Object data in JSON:
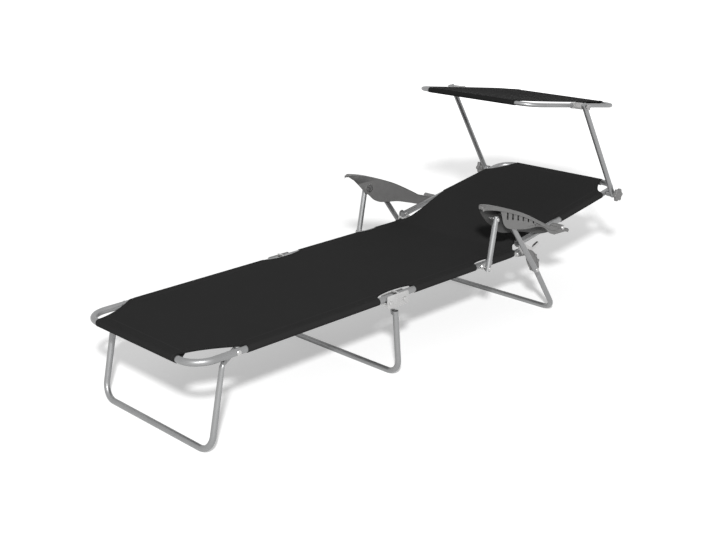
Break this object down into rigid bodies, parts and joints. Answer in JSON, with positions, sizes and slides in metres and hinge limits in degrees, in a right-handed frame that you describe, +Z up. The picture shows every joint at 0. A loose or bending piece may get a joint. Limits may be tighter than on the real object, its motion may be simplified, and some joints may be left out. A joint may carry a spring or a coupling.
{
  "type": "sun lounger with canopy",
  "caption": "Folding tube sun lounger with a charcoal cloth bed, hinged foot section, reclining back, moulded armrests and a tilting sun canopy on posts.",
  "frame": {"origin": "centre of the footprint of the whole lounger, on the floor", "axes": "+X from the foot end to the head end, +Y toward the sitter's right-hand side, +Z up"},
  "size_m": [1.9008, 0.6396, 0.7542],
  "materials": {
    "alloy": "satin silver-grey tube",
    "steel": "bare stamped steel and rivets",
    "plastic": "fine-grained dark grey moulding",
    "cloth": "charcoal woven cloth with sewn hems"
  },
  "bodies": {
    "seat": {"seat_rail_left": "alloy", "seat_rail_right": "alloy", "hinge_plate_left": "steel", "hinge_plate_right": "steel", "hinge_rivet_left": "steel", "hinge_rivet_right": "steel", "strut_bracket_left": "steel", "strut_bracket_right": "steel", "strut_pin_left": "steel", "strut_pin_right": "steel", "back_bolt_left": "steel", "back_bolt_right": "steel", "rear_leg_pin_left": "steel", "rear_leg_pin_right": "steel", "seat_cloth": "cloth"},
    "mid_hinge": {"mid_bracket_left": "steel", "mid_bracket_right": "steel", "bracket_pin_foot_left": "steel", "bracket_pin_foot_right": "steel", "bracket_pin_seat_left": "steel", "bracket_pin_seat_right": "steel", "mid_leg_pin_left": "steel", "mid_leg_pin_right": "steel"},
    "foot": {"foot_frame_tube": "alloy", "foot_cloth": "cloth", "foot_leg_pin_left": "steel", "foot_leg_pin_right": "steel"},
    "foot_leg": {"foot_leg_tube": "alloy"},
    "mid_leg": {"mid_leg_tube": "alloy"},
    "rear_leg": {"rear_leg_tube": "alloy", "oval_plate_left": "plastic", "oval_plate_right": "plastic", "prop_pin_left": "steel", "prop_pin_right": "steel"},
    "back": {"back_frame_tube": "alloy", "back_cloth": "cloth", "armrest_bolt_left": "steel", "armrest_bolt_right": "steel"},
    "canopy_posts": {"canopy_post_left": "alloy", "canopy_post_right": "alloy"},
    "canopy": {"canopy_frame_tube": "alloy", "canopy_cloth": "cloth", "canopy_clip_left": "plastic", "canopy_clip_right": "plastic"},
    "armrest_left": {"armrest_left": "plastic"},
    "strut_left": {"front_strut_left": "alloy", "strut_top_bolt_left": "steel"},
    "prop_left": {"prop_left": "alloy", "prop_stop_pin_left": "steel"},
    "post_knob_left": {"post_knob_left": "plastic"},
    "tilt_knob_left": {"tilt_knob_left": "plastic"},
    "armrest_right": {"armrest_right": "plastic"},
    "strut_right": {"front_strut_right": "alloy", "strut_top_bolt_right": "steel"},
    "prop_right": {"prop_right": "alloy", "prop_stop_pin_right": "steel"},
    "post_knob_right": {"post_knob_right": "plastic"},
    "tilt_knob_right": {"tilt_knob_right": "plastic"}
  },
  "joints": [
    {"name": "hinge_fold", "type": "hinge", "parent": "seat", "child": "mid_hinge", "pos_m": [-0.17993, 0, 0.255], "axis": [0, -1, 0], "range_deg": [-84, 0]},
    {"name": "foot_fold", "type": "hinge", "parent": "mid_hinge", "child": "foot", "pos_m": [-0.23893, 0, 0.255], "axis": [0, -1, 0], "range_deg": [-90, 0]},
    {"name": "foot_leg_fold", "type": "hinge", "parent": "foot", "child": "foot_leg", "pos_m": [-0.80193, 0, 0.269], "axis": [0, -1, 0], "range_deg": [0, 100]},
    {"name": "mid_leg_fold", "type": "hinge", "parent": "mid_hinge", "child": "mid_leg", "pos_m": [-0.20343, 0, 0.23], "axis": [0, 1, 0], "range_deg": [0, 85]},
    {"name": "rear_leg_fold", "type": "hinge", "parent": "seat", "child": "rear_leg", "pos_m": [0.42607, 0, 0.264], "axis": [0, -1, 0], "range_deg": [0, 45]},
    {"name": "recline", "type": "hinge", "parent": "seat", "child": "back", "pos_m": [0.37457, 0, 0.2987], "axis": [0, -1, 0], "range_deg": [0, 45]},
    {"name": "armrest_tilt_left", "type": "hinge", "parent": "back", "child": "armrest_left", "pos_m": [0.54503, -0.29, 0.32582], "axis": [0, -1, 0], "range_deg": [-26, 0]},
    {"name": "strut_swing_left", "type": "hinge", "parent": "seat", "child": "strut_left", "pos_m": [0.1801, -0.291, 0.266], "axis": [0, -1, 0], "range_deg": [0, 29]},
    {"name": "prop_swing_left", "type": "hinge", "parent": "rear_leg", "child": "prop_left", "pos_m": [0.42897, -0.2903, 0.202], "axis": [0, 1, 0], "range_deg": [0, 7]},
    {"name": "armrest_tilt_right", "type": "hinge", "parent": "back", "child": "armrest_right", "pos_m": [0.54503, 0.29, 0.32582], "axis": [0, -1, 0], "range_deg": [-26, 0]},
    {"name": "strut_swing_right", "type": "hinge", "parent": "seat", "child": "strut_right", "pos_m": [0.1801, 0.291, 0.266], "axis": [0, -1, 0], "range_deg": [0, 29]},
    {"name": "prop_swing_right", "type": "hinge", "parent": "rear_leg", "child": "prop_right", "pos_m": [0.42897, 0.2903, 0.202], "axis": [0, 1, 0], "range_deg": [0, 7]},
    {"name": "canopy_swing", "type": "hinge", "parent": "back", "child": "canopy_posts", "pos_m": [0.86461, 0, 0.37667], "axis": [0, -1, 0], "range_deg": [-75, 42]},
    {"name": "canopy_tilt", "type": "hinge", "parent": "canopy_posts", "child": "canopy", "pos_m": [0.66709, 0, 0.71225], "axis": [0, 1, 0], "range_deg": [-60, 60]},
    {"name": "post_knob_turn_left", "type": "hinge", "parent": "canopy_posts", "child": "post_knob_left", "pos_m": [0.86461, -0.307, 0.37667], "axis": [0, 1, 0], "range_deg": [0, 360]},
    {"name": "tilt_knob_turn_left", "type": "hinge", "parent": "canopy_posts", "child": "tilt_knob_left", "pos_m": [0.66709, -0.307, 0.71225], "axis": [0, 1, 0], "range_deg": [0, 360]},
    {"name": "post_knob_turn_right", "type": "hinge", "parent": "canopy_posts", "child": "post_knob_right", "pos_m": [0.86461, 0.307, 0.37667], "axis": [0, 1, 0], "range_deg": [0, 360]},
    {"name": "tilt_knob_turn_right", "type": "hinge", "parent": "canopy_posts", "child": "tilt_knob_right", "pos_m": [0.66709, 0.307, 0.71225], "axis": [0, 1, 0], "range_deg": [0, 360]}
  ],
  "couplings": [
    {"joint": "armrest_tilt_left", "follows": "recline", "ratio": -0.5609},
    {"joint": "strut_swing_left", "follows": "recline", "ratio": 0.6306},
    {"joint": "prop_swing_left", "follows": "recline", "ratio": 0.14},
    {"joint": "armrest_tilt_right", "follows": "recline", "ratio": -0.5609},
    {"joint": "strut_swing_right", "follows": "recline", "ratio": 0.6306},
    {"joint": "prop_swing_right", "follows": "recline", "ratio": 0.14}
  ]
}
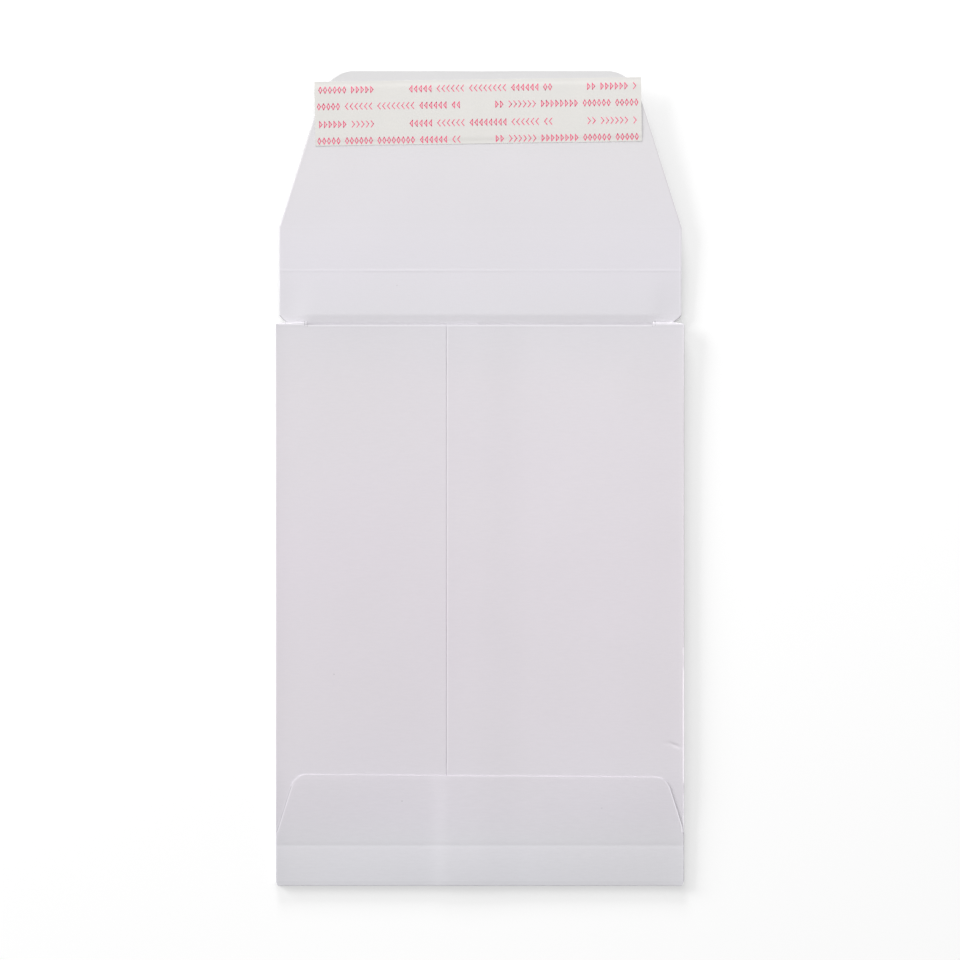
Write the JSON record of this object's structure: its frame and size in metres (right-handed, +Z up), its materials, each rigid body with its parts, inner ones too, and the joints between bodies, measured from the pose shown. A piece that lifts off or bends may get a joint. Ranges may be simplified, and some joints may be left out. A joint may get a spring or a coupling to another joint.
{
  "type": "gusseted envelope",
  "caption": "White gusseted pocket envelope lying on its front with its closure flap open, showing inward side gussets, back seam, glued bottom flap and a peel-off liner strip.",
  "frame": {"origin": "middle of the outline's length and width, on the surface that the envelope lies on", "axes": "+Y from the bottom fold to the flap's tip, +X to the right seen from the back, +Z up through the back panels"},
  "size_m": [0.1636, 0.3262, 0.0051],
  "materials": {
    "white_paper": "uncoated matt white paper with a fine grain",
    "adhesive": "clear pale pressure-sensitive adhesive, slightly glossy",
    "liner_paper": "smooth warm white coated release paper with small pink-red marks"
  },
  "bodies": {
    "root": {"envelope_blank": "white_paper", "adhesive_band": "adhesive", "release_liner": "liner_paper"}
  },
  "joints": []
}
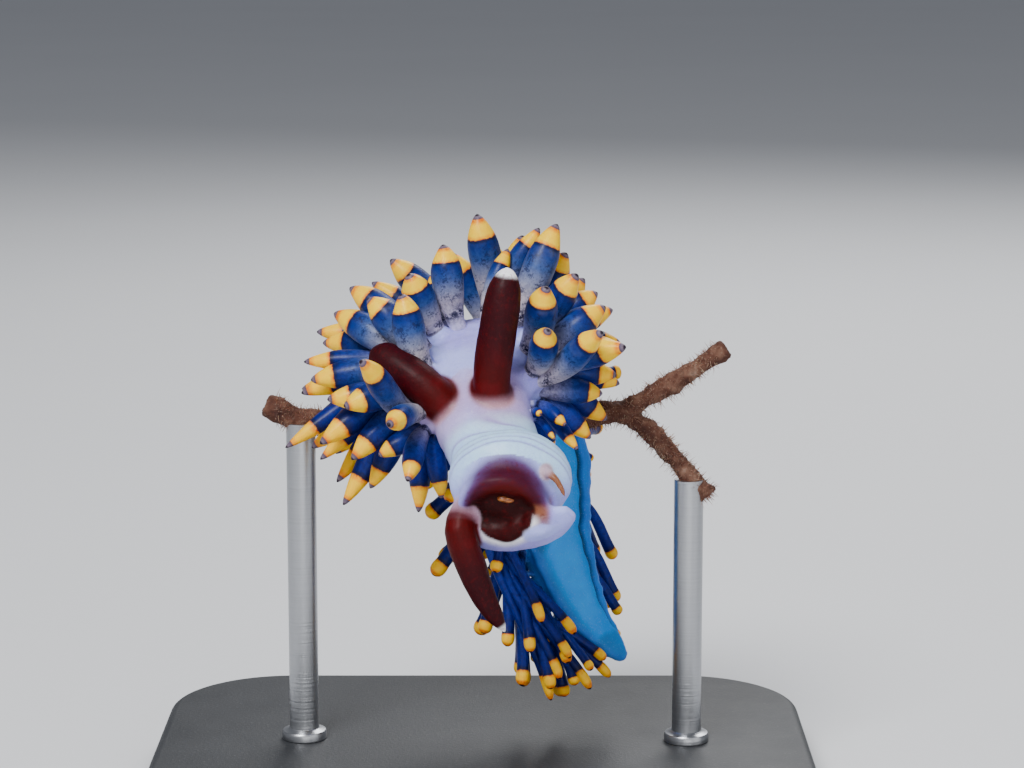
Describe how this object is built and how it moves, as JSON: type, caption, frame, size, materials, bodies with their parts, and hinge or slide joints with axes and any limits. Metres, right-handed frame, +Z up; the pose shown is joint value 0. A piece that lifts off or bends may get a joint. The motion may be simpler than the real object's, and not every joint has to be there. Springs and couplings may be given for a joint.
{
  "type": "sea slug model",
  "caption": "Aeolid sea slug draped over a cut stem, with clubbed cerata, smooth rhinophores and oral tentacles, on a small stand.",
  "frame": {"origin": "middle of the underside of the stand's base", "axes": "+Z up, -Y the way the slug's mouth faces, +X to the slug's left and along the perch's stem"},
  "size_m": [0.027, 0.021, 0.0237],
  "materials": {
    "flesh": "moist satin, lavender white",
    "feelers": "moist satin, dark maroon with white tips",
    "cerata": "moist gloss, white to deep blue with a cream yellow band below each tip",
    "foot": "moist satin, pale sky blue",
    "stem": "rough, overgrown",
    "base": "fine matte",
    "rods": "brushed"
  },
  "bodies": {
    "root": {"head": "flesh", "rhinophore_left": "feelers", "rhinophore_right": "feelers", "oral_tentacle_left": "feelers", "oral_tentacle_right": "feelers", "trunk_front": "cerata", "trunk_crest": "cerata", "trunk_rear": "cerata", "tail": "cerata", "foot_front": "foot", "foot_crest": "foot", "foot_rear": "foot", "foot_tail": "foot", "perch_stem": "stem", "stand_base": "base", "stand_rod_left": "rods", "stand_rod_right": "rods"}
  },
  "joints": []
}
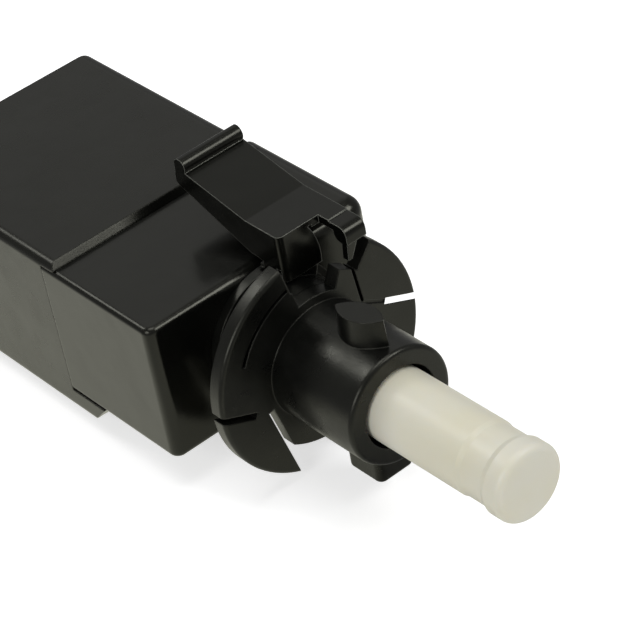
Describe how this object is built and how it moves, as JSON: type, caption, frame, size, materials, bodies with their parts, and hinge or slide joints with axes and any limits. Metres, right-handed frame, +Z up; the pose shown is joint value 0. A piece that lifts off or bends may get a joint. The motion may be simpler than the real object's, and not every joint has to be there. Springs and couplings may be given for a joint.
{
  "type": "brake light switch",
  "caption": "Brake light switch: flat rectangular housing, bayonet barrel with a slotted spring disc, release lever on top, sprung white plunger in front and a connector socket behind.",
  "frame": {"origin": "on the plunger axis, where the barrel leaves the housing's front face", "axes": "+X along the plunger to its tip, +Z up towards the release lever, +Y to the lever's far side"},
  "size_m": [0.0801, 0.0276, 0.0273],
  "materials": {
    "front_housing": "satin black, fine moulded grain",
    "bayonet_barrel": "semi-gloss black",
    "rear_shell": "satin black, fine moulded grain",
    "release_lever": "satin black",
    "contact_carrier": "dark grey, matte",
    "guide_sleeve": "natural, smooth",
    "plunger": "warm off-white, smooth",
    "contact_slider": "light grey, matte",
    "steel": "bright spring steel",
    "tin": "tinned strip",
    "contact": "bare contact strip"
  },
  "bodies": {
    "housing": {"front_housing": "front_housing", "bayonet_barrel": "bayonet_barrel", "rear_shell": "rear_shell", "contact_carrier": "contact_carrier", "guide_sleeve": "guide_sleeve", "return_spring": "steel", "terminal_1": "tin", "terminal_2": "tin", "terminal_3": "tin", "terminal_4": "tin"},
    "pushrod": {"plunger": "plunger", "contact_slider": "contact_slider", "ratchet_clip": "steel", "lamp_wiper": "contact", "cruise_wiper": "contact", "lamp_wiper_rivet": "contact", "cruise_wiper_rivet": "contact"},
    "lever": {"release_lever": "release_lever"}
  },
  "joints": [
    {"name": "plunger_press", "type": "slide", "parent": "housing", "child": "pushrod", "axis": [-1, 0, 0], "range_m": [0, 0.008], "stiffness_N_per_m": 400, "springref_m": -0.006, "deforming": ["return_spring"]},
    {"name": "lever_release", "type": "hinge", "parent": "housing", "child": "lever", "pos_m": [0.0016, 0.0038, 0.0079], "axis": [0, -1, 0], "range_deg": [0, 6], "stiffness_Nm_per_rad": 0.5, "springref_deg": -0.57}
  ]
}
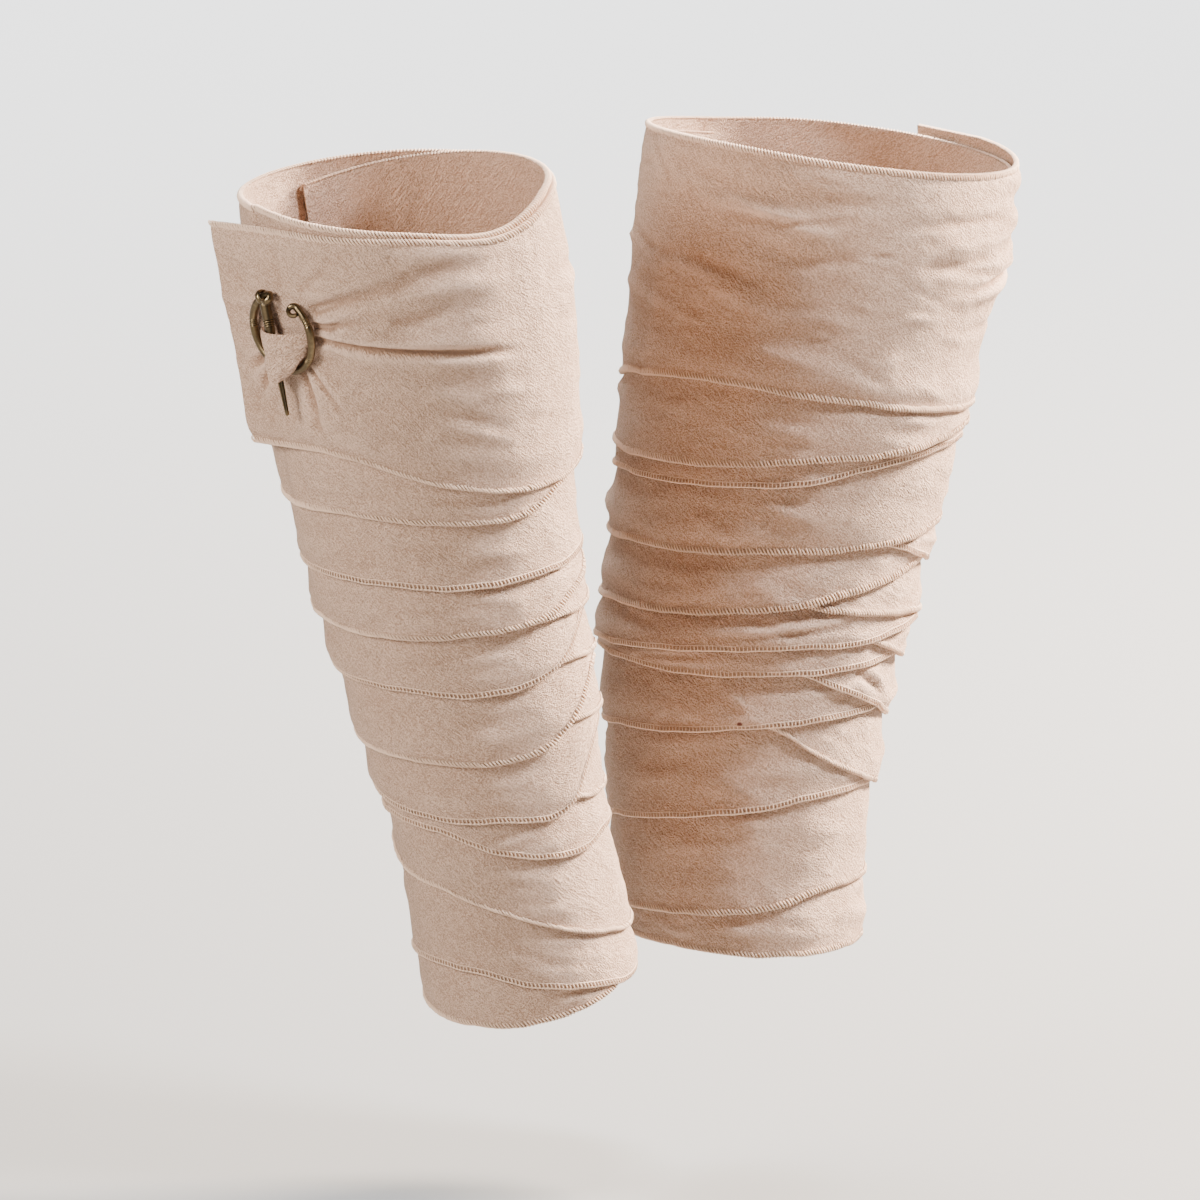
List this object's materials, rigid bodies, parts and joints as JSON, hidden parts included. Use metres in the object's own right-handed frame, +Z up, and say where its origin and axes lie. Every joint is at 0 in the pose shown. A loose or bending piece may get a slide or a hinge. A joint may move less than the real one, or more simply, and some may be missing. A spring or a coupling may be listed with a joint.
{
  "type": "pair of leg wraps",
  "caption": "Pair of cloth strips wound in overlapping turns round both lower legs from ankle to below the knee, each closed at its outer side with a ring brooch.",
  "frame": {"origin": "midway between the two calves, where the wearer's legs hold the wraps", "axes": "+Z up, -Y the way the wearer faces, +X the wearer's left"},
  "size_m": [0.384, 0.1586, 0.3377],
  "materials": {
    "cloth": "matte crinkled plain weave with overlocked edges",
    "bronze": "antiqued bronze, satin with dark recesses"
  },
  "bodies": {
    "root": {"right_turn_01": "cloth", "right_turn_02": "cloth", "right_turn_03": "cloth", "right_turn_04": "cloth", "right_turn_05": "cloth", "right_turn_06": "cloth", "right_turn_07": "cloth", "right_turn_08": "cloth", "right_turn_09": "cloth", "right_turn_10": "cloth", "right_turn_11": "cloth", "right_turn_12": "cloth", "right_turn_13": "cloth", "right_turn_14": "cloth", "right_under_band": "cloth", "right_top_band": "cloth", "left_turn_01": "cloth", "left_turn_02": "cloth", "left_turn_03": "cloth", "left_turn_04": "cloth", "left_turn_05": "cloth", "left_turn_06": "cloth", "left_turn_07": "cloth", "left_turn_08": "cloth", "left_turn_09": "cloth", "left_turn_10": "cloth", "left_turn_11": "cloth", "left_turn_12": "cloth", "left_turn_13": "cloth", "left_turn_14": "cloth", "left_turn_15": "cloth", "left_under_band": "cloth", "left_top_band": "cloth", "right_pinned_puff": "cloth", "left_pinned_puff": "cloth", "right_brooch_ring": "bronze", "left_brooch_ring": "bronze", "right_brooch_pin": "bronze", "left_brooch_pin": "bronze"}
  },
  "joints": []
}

> _OBJECTIVE_
Select, from the listing, all lines that include the word "shown".

> _OUTPUT OF THE TASK_
Write the JSON record of this object's structure: its frame and size in metres (right-handed, +Z up), its materials, each rigid body with its parts, inner ones too, and the joints between bodies, measured from the pose shown. A piece that lifts off or bends may get a joint. Ranges may be simplified, and some joints may be left out. A joint may get a spring or a coupling to another joint.
Describe how this object is built and how it moves, as JSON: type, caption, frame, size, materials, bodies with their parts, and hinge or slide joints with axes and any limits. Metres, right-handed frame, +Z up; the pose shown is joint value 0. A piece that lifts off or bends may get a joint. The motion may be simpler than the real object's, and not every joint has to be there. Springs and couplings may be given for a joint.
Describe how this object is built and how it moves, as JSON: type, caption, frame, size, materials, bodies with their parts, and hinge or slide joints with axes and any limits. Metres, right-handed frame, +Z up; the pose shown is joint value 0. A piece that lifts off or bends may get a joint. The motion may be simpler than the real object's, and not every joint has to be there. Springs and couplings may be given for a joint.
List this object's materials, rigid bodies, parts and joints as JSON, hidden parts included. Use metres in the object's own right-handed frame, +Z up, and say where its origin and axes lie. Every joint is at 0 in the pose shown. A loose or bending piece may get a slide or a hinge. A joint may move less than the real one, or more simply, and some may be missing. A spring or a coupling may be listed with a joint.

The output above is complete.